Tackling forest fires
- Controlled burning: Vulnerable areas must be mapped and preemptively burnt in a controlled manner. This will save larger areas that may have been burnt in case of forest fires.
- Water buffers: Water channels must be constructed within large parcels of vulnerable land (especially grasslands and shrubs) to prevent spread of fires.
- Awareness creation: Forest dwelling communities must be sensitized about the effects of intentional burning. Reducing human-caused ignitions may be the most effective means of reducing unwanted wildfire.
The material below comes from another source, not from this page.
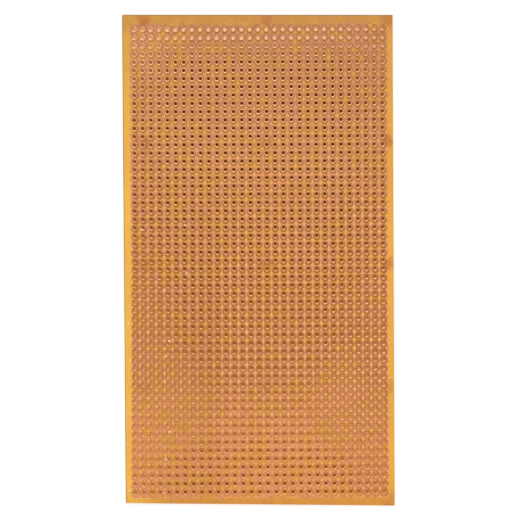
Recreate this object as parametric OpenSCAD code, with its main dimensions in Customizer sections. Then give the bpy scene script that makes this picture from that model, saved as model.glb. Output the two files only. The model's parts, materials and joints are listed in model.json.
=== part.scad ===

- Stringent laws: Stringent laws must be introduced that penalizes intentional forest fires. This can act as a deterrent against such actions.
Forest Fire Management under National Forest Policy
- The policy aims to prepare a strong data base / network on forest fires and evolve an appropriate method to deal with the forest fire situation in more effective manner.
- Under the policy, an Early Warning Fire Forecasting System utilizing satellite data and Fire Danger Rating System for early detection of forest fire has been introduced.
- Some actions suggested under the policy:
- Preventive actions: A preventive program consisting of zoning, danger rating, early warning and real time monitoring must be developed and implemented.
- Inter-agency coordination: Forest department needs to coordinate with National Remote Sensing Agency, Forest Survey of India, the Meteorological Department, the All India Radio and the State-owned television to plan their actions in the fire season.
- Increase vigilance: Vigilance must be increased in vulnerable areas. For that adequate number of firewatchers must be appointed.
- Communication network: Accessibility to vulnerable areas must be enhanced so as to enable quick transport of human and materials from one area to another.
- Awareness campaign: An awareness campaign involving schools, Joint Forest Management (JFM) committees, NGOs and other groups must be initiated to handle fire damage, prevention, detection and communication and suppression.
- Training: Training must be provided to fire managers, including trainers at JFM unit levels. This will empower them to take effective actions during forest fires.